At the time of the communications data Bill, we refused to agree to such a proposal because no one could make a credible case for it. In the absence of evidence or argument, it was simply asserted that if we did not agree to such a proposal, public safety would be put in jeopardy. Without a shred of evidence to support it, people who should have known better—including some Members of this House—went on television to castigate the then Deputy Prime Minister in the most lurid terms, accusing him of putting lives at risk.

Of course, subsequently, the highly respected Independent Reviewer of Terrorism Legislation, David Anderson QC, investigated the issue and could not have been clearer in his report that he found that no operational case had been made for the power and that,

“there should be no question of progressing this element of the old draft Bill until such time as a compelling operational case has been made”.

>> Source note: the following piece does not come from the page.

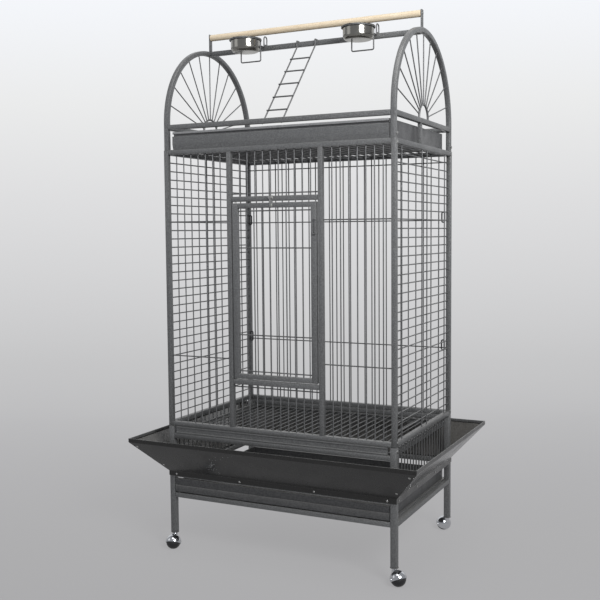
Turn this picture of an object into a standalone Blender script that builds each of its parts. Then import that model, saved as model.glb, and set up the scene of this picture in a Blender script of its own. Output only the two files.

It is with that experience in mind that I am sceptical of demands for powers which are not backed up with evidence and which Ministers seek to push through simply by making an assertion that they are necessary for public safety.

While I welcome many parts of the Bill, it is in that context that I regard the retention of internet connection records as an issue of grave concern. The Home Office failed to make an operational case for it. The Government have not approached the issue by demonstrating where a lack of data is obstructing criminal investigations and then exploring how to tackle it. They have taken a proposal that the Home Office has been pushing unsuccessfully for nearly 10 years—perhaps more—and stated that the data would be useful for the police and intelligence services. That is not evidence-based policy-making; it is policy-based evidence-making and we should not accept it unless we have some much better answers than the Home Office managed to provide in the other place.

As my noble friend Lord Paddick highlighted, the Bill establishes a power for the Government to demand the retention of the internet connection records of every single person in this country for a 12-month period in case the state might wish to interrogate those data at some future date. It allows access to the huge amounts of data that will be collected by designated persons without a warrant. It is a very significant power for the Government to demand, a power which outside Russia is operated by no even nominally democratic country in the world. As my noble friend pointed out, Denmark, which operated such a system, has abandoned it, as its security forces were drowning in information they could not process. The scale of data retention under this proposal will be massive. The storage of such a vast amount of personal and private data will be a honeypot for hackers and risks compromising the privacy of millions of innocent people.

Many noble Lords have rightly made the point that the measures in the Bill have been subject probably to greater parliamentary and independent scrutiny than any similar measures that have come before Parliament, and the Government have made many welcome changes. I note in passing that this scrutiny and these changes have been possible only because people in the previous Government would not accept the imposition of measures without scrutiny and an evidence base and insisted that it be provided.

But despite all the parliamentary scrutiny, the public are almost wholly unaware that when this Bill is enacted it will mean the retention of everyone’s often highly personal internet connection records for a period of 12 months, under conditions of security which are unclear. When this power is put to members of the public, the evidence is that they are almost universally horrified by the potential threat it poses to their privacy. We should take that extremely seriously and we should be extremely cautious before we grant such a unique power to our Government. Neither should we lull ourselves into a false sense of security about what security this data can actually provide for us. We should not be naive enough to ignore the fact that those who wish us harm, such as Daesh, are unlikely to be troubled by such a power; they have plenty of ways to mask their activities.

So I hope that we will proceed with caution rather than complacency before we grant the power. In particular I hope that the Government can answer a number of questions. What exactly will ICRs cover? How will the ICR requirements operate in respect of communications on mobile devices via apps? What is the scope of the information they will provide? Where will the data be stored and under what conditions of security? Also, how is it sustainable for the Government to claim that these vast amounts of data can be stored and accessed securely at such a comparatively minimal cost? How is the figure calculated and is it not likely, as it is so often in these cases, to be exponentially more expensive than originally estimated? Lastly, why is the Home Office demanding a power that none of our allies appears to believe is proportional or necessary? We need answers to these questions before we proceed with this part of the Bill.

A number of other important issues in addition to ICRs have been mentioned today, in particular legal and professional privilege, bulk data collection and issues of extra-territoriality. All are areas that we will need to consider carefully during the future stages of the Bill. Finally, we should be wary of creating too cosy a consensus on this Bill lest that dulls our skills of scrutiny when there are very serious issues still to consider.